The sudden acceleration causes the gang member's frame to curl towards Horus and then spring back mid air. He wobbles mid-flight like a freshly shaken jello mold. With an unflattering landing, he skids on the grass into a garbage can and only manages to flop around moaning. The leading gang member barely manages to get his jaw shut before glaring at William. With a loud cry he charges William with arms extended for a shove.
A bright blue white flash lights up the area with a cascade of crackling electricity soon echoing between the buildings. The leading gang member slumps onto the ground as William strafes away. The stun rod retracts into it's handle as William sheaths the device, "No. I don't play that game."
William and Horus survey the area.

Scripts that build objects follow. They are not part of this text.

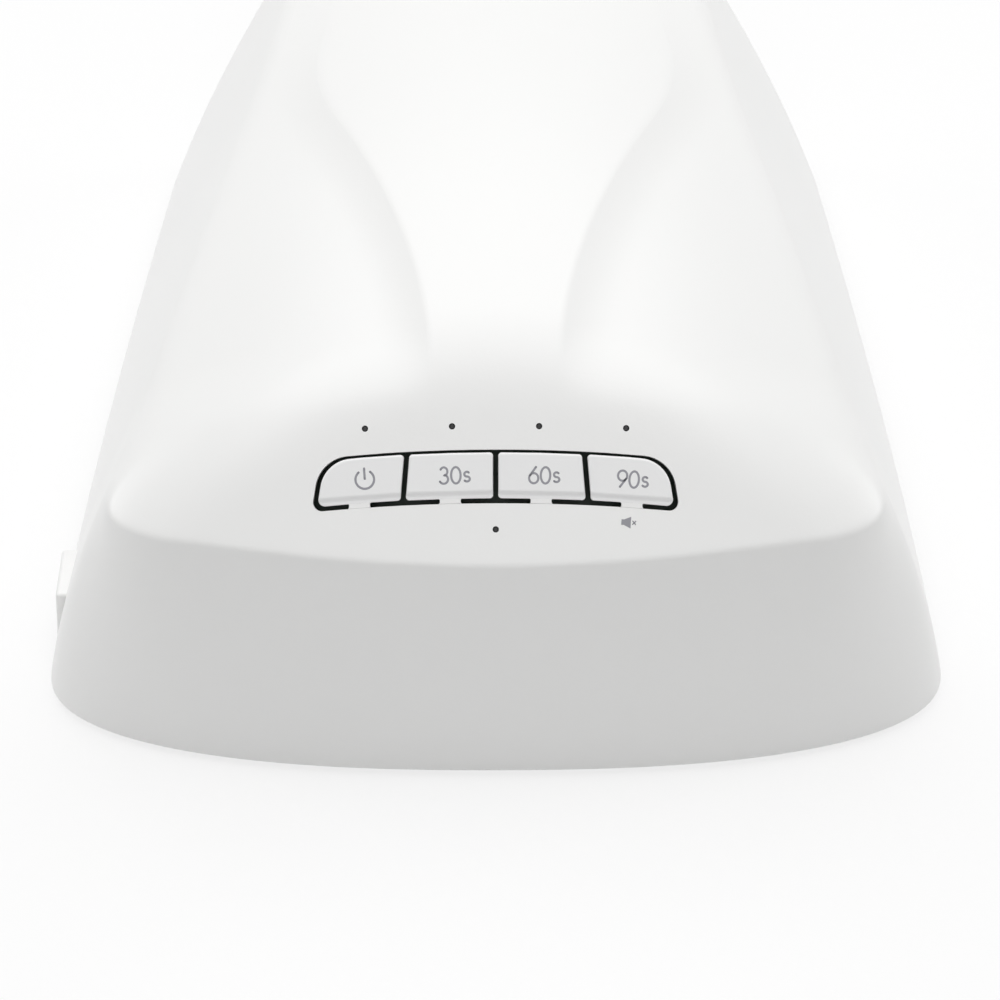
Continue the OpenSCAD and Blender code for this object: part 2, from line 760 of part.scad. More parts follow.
module reflector_liner() {
    flange_x = chamber_w / 2 + liner_t + flange_w;
    flange_y = chamber_depth + chamber_end_run + liner_t + flange_w;
    color("#d9dcde")
        difference() {
            union() {
                chamber(liner_t, liner_front);
                translate([-flange_x, -flange_y, liner_z])
                    cube([2 * flange_x, flange_y + liner_front - 8, liner_t]);
                roof_studs();
                flank_studs(-1);
                flank_studs(1);
                end_studs();
            }
            chamber(0, liner_front + 1);
            translate([-body_w / 2, -body_d / 2, liner_z - 3])
                cube([body_w, body_d, 3]);
            roof_places()
                cylinder(d = hole_d, h = liner_t * 4, center = true);
            flank_places(-1)
                cylinder(d = hole_d, h = liner_t * 4, center = true);
            flank_places(1)
                cylinder(d = hole_d, h = liner_t * 4, center = true);
            end_places()
                cylinder(d = hole_d, h = liner_t * 4, center = true);
            sensor_places()
                cylinder(d = 3 + fit, h = liner_t * 4, center = true);
            for (x = liner_screw_x)
                translate([x, liner_screw_y, liner_z - 1])
                    cylinder(d = liner_screw_d + fit, h = liner_t + 2);
        }
}

// LED: a round body on its board and a domed lens that stands into the chamber
module led() {
    shoulder = 0.2;
    color("#e8e3f2") {
        translate([0, 0, -shoulder])
            cylinder(d = lens_d, h = led_back + shoulder);
        translate([0, 0, -shoulder])
            intersection() {
                sphere(d = lens_d);
                translate([-lens_d, -lens_d, -lens_d])
                    cube([2 * lens_d, 2 * lens_d, lens_d + 0.1]);
            }
    }
}
module roof_leds() {
    roof_places()
        led();
}
module left_leds() {
    flank_places(-1)
        led();
}
module right_leds() {
    flank_places(1)
        led();
}
module end_leds() {
    end_places()
        led();
}

board_edge = 10;
module roof_board() {
    x = roof_x[len(roof_x) - 1] + board_edge;
    y0 = roof_y[0] - board_edge - 2;
    y1 = roof_y[len(roof_y) - 1] + board_edge + 2;
    color("#f2f2ee")
        translate([-x, y0, chamber_h + led_back])
            cube([2 * x, y1 - y0, board_t]);
}
module flank_board(side) {
    x0 = flank_len * (1 - flank_up[1]) - board_edge + 1;
    x1 = flank_len * (1 - flank_up[0]) + board_edge - 1;
    y0 = flank_y[0] - board_edge - 2;
    y1 = flank_y[len(flank_y) - 1] + board_edge + 2;
    color("#f2f2ee")
        on_flank(side)
            translate([x0, y0, led_back])
                cube([x1 - x0, y1 - y0, board_t]);
}
module left_board() {
    flank_board(-1);
}
module right_board() {
    flank_board(1);
}
module end_board() {
    x = end_x[len(end_x) - 1] + board_edge;
    color("#f2f2ee")
        on_end()
            translate([-x, -board_edge * 0.8, led_back])
                cube([2 * x, board_edge * 1.6, board_t]);
}

module hand_sensor() {
    block = [18, 8, 5];
    color("#1d1d20") {
        translate([-block[0] / 2, sensor_y - block[1] / 2, chamber_h + liner_t])
            cube(block);
        sensor_places()
            cylinder(d = 3, h = liner_t + 0.5);
    }
}

// Flat cable from the control board's underside to the top of the roof board
ribbon_t = 0.8;
ribbon_w = 9;
ribbon_v = board_v0 + board_len - 5;
function slope_yz(v, w) = [crease_y + v * cos(slope_angle) - w * sin(slope_angle),
    crease_z + v * sin(slope_angle) + w * cos(slope_angle)];
function seg_normal(a, b) = let(d = unit(b - a)) [-d[1], d[0]];
function band_normal(pts, k) = let(
    a = seg_normal(pts[max(k - 1, 0)], pts[max(k, 1)]),
    b = seg_normal(pts[min(k, len(pts) - 2)], pts[min(k + 1, len(pts) - 1)]))
    (a + b) / (1 + a * b);
function band(pts, t) = concat(
    [for (k = [0 : len(pts) - 1]) pts[k] + band_normal(pts, k) * t / 2],
    [for (k = [len(pts) - 1 : -1 : 0]) pts[k] - band_normal(pts, k) * t / 2]);
module led_ribbon() {
    lay_z = chamber_h + led_back + board_t + ribbon_t / 2;
    land_y = roof_y[0] - board_edge;
    color("#8f9296")
        translate([-ribbon_w / 2, 0, 0])
            rotate([90, 0, 90])
                linear_extrude(height = ribbon_w)
                    polygon(band([slope_yz(ribbon_v, -board_drop - board_t), slope_yz(ribbon_v, -board_drop - 5),
                        [land_y - 14, lay_z + 3], [land_y - 7, lay_z + 0.6], [land_y, lay_z],
                        [land_y + 6, lay_z]], ribbon_t));
}

// U-shaped frame under the shell: the tray runs in a groove along both arms
module base_frame() {
    color("#e9e9e7")
        difference() {
            translate([0, 0, frame_z])
                linear_extrude(height = frame_t)
                    polygon([for (m = [0 : loops - 1]) let(p = rim_at(m) - outward(m) * frame_inset) [p[0], p[1]]]);
            translate([-window_w / 2, ledge_w - tray_depth, frame_z - 1])
                cube([window_w, body_d, frame_t + 2]);
            translate([-tray_w / 2 - slide_fit, -tray_depth - slide_fit, groove_z])
                cube([tray_w + 2 * slide_fit, body_d, groove_top - groove_z]);
            boss_places() {
                translate([0, 0, frame_z - 1])
                    cylinder(d = screw_d + fit, h = frame_t + 2);
                translate([0, 0, frame_z - 1])
                    cylinder(d = screw_d * 1.85 + fit, h = head_h + 1 + slide_fit);
            }
            translate([inlet_low_x - 1, inlet_mid_y - inlet_len / 2 - fit, frame_z - 1])
                cube([inlet_back_x - inlet_low_x + 1 + fit, inlet_len + 2 * fit, frame_t + 2]);
            for (x = liner_screw_x)
                translate([x, liner_screw_y, frame_z + 1])
                    cylinder(d = liner_screw_d + 2 * pin_fit, h = frame_t);
            magnet_places()
                translate([-magnet[0] / 2 - pin_fit, -magnet[1] - tray_depth - slide_fit, groove_z])
                    cube([magnet[0] + 2 * pin_fit, magnet[1] + 1, groove_top - groove_z]);
        }
}
magnet = [10, 3, 2];
magnet_x = 40;
module magnet_places() {
    for (x = [-magnet_x, magnet_x])
        translate([x, 0, 0])
            children();
}
module frame_magnets() {
    color("#8d8f92")
        magnet_places()
            translate([-magnet[0] / 2, -magnet[1] - tray_depth - slide_fit, groove_z])
                cube(magnet);
}

module case_screws() {
    bite = 4;
    color("#b9bbbd")
        boss_places() {
            translate([0, 0, frame_z + slide_fit])
                cylinder(d = screw_d * 1.85, h = head_h);
            translate([0, 0, frame_z + slide_fit + head_h])
                cylinder(d = screw_d, h = frame_t - slide_fit - head_h + bite);
        }
}

module liner_screws() {
    color("#b9bbbd")
        for (x = liner_screw_x)
            translate([x, liner_screw_y, 0]) {
                translate([0, 0, liner_z + liner_t])
                    cylinder(d = liner_screw_d * 1.9, h = 1.3);
                translate([0, 0, liner_z - 3])
                    cylinder(d = liner_screw_d, h = liner_t + 3);
            }
}

module rubber_feet() {
    color("#3b3b3d")
        for (side = [-1, 1]) {
            translate([side * (rim_x(foot_back_y) - frame_inset - foot_d / 2 - fit), foot_back_y, 0])
                cylinder(d = foot_d, h = foot_h);
            translate([side * foot_front_x, foot_front_y, 0])
                cylinder(d = foot_d, h = foot_h);
        }
}

// Tray: a mirror-topped plate with a raised front lip to pull it by
module floor_tray() {
    lip_t = 3;
    lip_w = chamber_w - 12;
    color("#dfe2e4")
        difference() {
            union() {
                translate([-tray_w / 2, -tray_depth, tray_z])
                    cube([tray_w, tray_depth + tray_front, tray_t]);
                translate([-lip_w / 2, tray_front - lip_t, frame_z + fit])
                    cube([lip_w, lip_t, tray_z + tray_t + lip_h - frame_z - fit]);
            }
            magnet_places()
                translate([-magnet[0] / 2, -tray_depth - 1, tray_z - 1])
                    cube([magnet[0], catch_t + 1, tray_t + 2]);
        }
}
catch_t = 1;
module tray_catches() {
    color("#9a9ca0")
        magnet_places()
            translate([-magnet[0] / 2, -tray_depth, tray_z])
                cube([magnet[0], catch_t, tray_t]);
}

// Jack: a barrel with its centre pin, behind the inlet housing
module dc_jack() {
    color("#1c1c1e") {
        difference() {
            union() {
                inlet_axis(inlet_face_x + jack_recess)
                    cylinder(d = barrel_d, h = inlet_back_x - inlet_face_x - jack_recess + 1);
                translate([inlet_back_x, inlet_mid_y - jack_body[1] / 2, jack_z - jack_body[2] / 2])
                    cube(jack_body);
            }
            inlet_axis(inlet_face_x)
                cylinder(d = jack_bore, h = jack_depth + jack_recess);
        }
        inlet_axis(inlet_face_x + jack_recess + 1)
            cylinder(d = jack_pin_d, h = jack_depth);
    }
}

// Twin lead from the jack to the underside of the control board, swept along a route with eight sides
lead_d = 2.4;
lead_sides = 8;
lead_steps = 5;
lead_route = let(
    start = [inlet_back_x + jack_body[0], inlet_mid_y, jack_z],
    land = slope_yz(board_v0 + 10, -board_drop - board_t),
    drop = slope_yz(board_v0 + 10, -board_drop - board_t - 8))
    [start, start + [5, 0, 0], [-80.5, y_front + 26, 22], [-76, y_front + 20, 38], [-60, drop[0], drop[1] - 8],
     [-38, drop[0], drop[1]], [-38, land[0], land[1]]];
function spline(a, b, c, d, t) = 0.5 * (2 * b + (c - a) * t + (2 * a - 5 * b + 4 * c - d) * t * t
    + (3 * b - a - 3 * c + d) * t * t * t);
function route_point(pts, s) = let(n = len(pts) - 1, k = min(floor(s), n - 1))
    spline(pts[max(k - 1, 0)], pts[k], pts[k + 1], pts[min(k + 2, n)], s - k);
module tube(pts, d) {
    n = (len(pts) - 1) * lead_steps;
    line = [for (s = [0 : n]) route_point(pts, s / lead_steps)];
    points = [for (s = [0 : n]) let(
        t = s == 0 ? unit(pts[1] - pts[0]) : s == n ? unit(pts[len(pts) - 1] - pts[len(pts) - 2])
            : unit(line[s + 1] - line[s - 1]),
        a = unit(cross(t, [0.1, 1, 0.3])),
        b = cross(t, a))
        each [for (k = [0 : lead_sides - 1]) line[s] + d / 2 * (a * cos(360 * k / lead_sides)
            + b * sin(360 * k / lead_sides))]];
    faces = concat([[for (k = [0 : lead_sides - 1]) k]],
        [for (s = [0 : n - 1]) for (k = [0 : lead_sides - 1]) let(
            q = (k + 1) % lead_sides,
            e = s * lead_sides,
            g = e + lead_sides)
            each [[e + k, g + k, g + q], [e + k, g + q, e + q]]],
        [[for (k = [lead_sides - 1 : -1 : 0]) n * lead_sides + k]]);
    polyhedron(points = points, faces = faces);
}
module jack_lead() {
    color("#26262a")
        tube(lead_route, lead_d);
}

top_shell();
power_key();
key_30s();
key_60s();
key_90s();
power_plunger();
plunger_30s();
plunger_60s();
plunger_90s();
switch_housings();
control_board();
board_screws();
indicator_leds();
light_guides();
timer_chip();
sounder();
reflector_liner();
roof_board();
left_board();
right_board();
end_board();
roof_leds();
left_leds();
right_leds();
end_leds();
hand_sensor();
led_ribbon();
base_frame();
case_screws();
liner_screws();
rubber_feet();
floor_tray();
tray_catches();
frame_magnets();
dc_jack();
jack_lead();
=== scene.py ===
"""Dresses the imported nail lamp: white shell, sprung keys, mirror chamber, LEDs, tray and studio light.

Sizes are millimetres, in the frame of the CAD part. The mesh builders turn them into metres.
"""

import math

import bmesh
import bpy
from mathutils import Matrix, Vector


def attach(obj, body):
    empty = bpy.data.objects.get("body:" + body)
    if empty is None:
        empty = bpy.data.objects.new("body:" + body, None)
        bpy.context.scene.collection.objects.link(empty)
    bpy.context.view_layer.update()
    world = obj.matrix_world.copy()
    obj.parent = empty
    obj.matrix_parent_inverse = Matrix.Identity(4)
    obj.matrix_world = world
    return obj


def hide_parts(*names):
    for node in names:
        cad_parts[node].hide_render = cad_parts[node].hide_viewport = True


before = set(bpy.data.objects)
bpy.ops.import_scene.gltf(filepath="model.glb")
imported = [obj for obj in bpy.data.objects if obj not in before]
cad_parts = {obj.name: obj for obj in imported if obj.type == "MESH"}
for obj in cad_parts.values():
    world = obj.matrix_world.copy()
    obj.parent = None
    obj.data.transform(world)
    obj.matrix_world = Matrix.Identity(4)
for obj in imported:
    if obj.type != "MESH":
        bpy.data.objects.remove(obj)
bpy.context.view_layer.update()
MM = 0.001
LAMP = "lamp"
# Edges that bend more than this many degrees are shaded sharp, or bevelled
SHELL_SHARP, PAD_SHARP, BEVEL_FROM = 30, 40, 40

# Camera: the photo's viewing angle and distance
AIM = (0, -25, 2)
DISTANCE = 629.4
ELEVATION = 50
LENS = 86.4
SENSOR = 36
SHIFT_X = 0.0043
ROLL = 0.1

# Shell in plan
BODY_W, BODY_D, BODY_H, BACK_W = 220, 220, 105.5, 186
FRONT_ARC, BOW_POWER, SIDE_POWER, BACK_CORNER = 30, 2.4, 1.4, 14
FRONT_INSET, BACK_INSET = 8.5, 5
Y_FRONT, Y_BACK = -BODY_D / 2, BODY_D / 2
Y_TURN = Y_FRONT + FRONT_ARC
CORNER_Y, CORNER_SPLIT = Y_BACK - BACK_CORNER, 45
BACK_EDGE_Y, EDGE_ROUND = Y_BACK - BACK_INSET, 3.5
RIM_Z, RIM_FRONT_X = 2, 0.838 * BODY_W / 2

# Crease between the front wall and the key slope, and the slope
CREASE_H, SLOPE, WALL = 68.2, 38, 2.4
CREASE_Y, CREASE_Z = Y_FRONT + FRONT_INSET, RIM_Z + CREASE_H
CREASE_RISE, CREASE_POWER, CREASE_SQUARING = 10, 2.58, 8
SLOPE_FALL, SLOPE_FLAT_X = 0.0022, 42

# Crown: a dome whose centre is at CROWN_Y, blended into the slope
CROWN_SIDE, CROWN_LENGTH, CROWN_Y, CROWN_BLEND = 320, 1250, 20, 8

# Shoulders, where the top meets the side walls, and their front corners
SHOULDER_W, SHOULDER_BACK_W, SHOULDER_TAPER = 176, 100, 0.235
CORNER_RISE, CORNER_SHARE, CORNER_FLARE, FLARE_LEN = 1, 0.12, 4.6, 20
CORNER_DROP, DROP_REACH = 0.8, 14
SIDE_Y0 = CREASE_Y + CREASE_RISE + CORNER_RISE

# Raised spine: it opens to the rear, and its edge fades in at the slope and out past the crown
SPINE_W, SPINE_STEP, STEP_W, SPINE_Q = 28, 2.2, 12, 0.25
SPINE_FRONT_Y, SPINE_LEAD, SPINE_FADE, SPINE_END = CREASE_Y + 35.5, 8, 20, 50
SPINE_OPENING, SPINE_POWER, SPINE_MARGIN, SPINE_BLEND = 0.0146, 1.7, 14, 12

# Rounds of the edges: reach in mm, PLAN_ROUND and BLEND in grid points, the fades as shares of the length
CREASE_ROUND, SHOULDER_ROUND, CORNER_ROUND, PLAN_ROUND, BLEND = 1, 3.4, 7, 13, 30
CREASE_FADE, CORNER_REACH = 0.09, 0.2

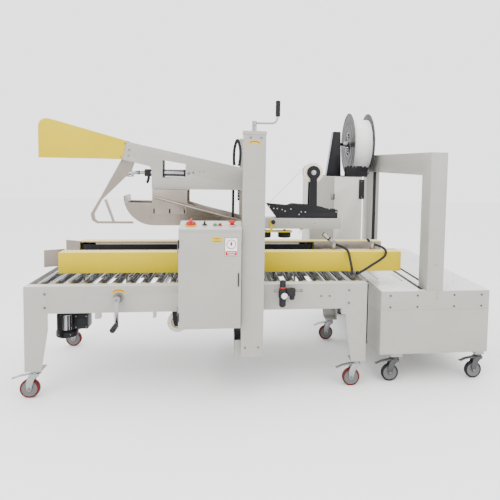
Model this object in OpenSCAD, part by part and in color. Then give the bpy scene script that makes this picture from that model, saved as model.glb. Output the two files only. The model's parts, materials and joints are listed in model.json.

William walks over to a park bench and sits down, with Horus soon following suit. A cheer rings out, followed by others. The audience of townsfolk quickly gather around the park bench that William and Horus have plopped themselves on. The citizens begin to chant praises and congratulations. William shakes his head as he stretches his arms along the back of the bench, "What have we gotten ourselves into, Horus?"
Horus looks down at his clasped hands in his lap and rocks his head side to side, unable to come up with a good answer. William reaches into his vest pocket and pulls out a narrow brown paper bag. He holds the bag towards Horus, "Pull yourself out two pieces my friend."
Horus cocks his head puzzled and holds two fingers up on his hand. "The garbage can hit was a nice touch," explains William.
The large man nods and gives a quick thumbs up before pulling out two bits of jerky from the brown paper bag. William brings the bag closer to him and takes a piece for himself. The two gnaw on jerky tuning out the crowd that has formed around them.